As you can see, the point of all of these is KILLER CONTENT. The better your content, the more interesting your content, the higher the likelyhood of you gaining great links is. And it's with these great links that you're going to see the best results.
As of Monday, I'm going to be doing a case study of Inside Out Health Magazine's website, which is owned by my friend James.. I'm going to take the site through a complete SEO plan from start to finish. It's a great site, with lots of high-quality content so there's lots to work with, and hopefully it should give all of you some great ideas on how to organise successful SEO campaign.
Have a great weekend!












Anonymous # 1. May 2009, 16:25
I'm still really on Part II at the moment, building the directories and finding a list of useful blogs and forms. But a question from the post today - you say to submit articles and that this is especially easy if the its an article based site - so can i submit article that are already on my site? I thought google penalised site for duplicate content? Is that right?
www.iohmagazine.com
sugarcanegray # 3. May 2009, 10:45
In regards to duplicate content, Google DOES NOT penalise duplicate content in the sense that it will negatively effect the SEO of your site. However, Google does IGNORE duplicate content it finds and will only index 1 instance of the guilty content, and therefore ignore the links on the pages with the duplicate content.

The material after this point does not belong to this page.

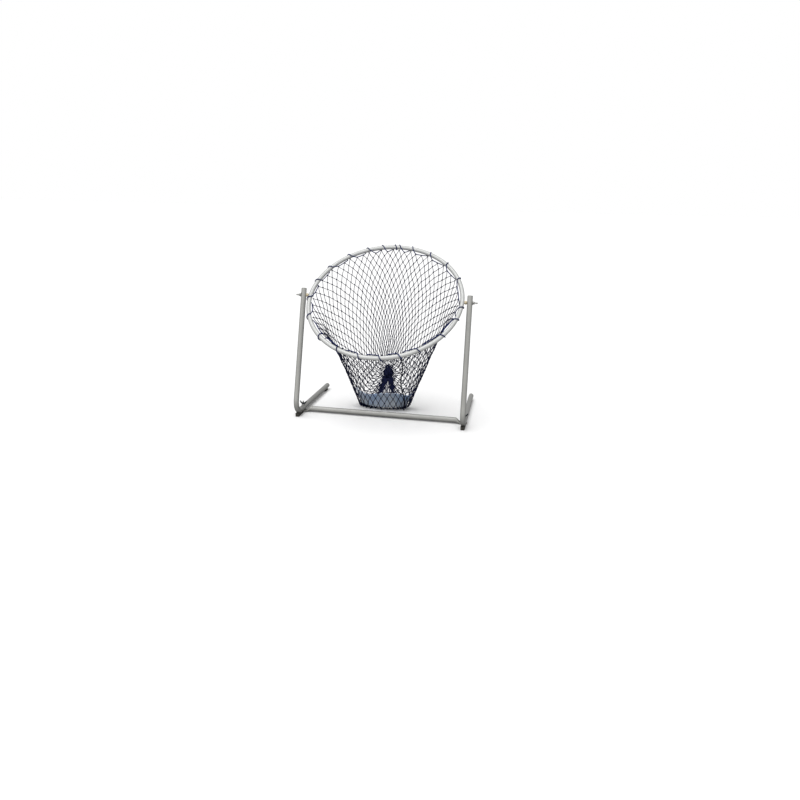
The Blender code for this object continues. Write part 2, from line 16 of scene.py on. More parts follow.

What you have to do is use a technique called Article Spinning. Check out what I wrote a couple of weeks ago in the post: SEO your site with Article Spinning.
Good luck!
Anonymous # 6. May 2009, 19:40
any suggestions for the best way to find the number of incoming links to a site - some of the tools i found via google seem to vary the numbers!?
sugarcanegray # 7. May 2009, 09:49
It's impossible to get a definitive list on exactly how many links a site has. If it's your site, install Google's Webmaster Tools, this will give you a good idea of links you have. Bear in mind it can take a week or two for new links to show up. To find links for other sites, head on over to Yahoo and enter the following into the search bar:
link:www.domainname.com
obviously replacing the "domainname" with the site you're trying to learn about. This will then give you a very good idea of the inbound links a site has garnered.
Use this information to your advantage. It shows you which sites, most likely on topic sites, that links from count towards an SEO plan. Visit the sites and get your links on there.
Good luck!
verticalmeasures # 29. June 2009, 21:10
One of the best advanced link building tools is Linkscape by SEOmoz. It's a very valuable link building tool. It will cost you money, but it's well worth it.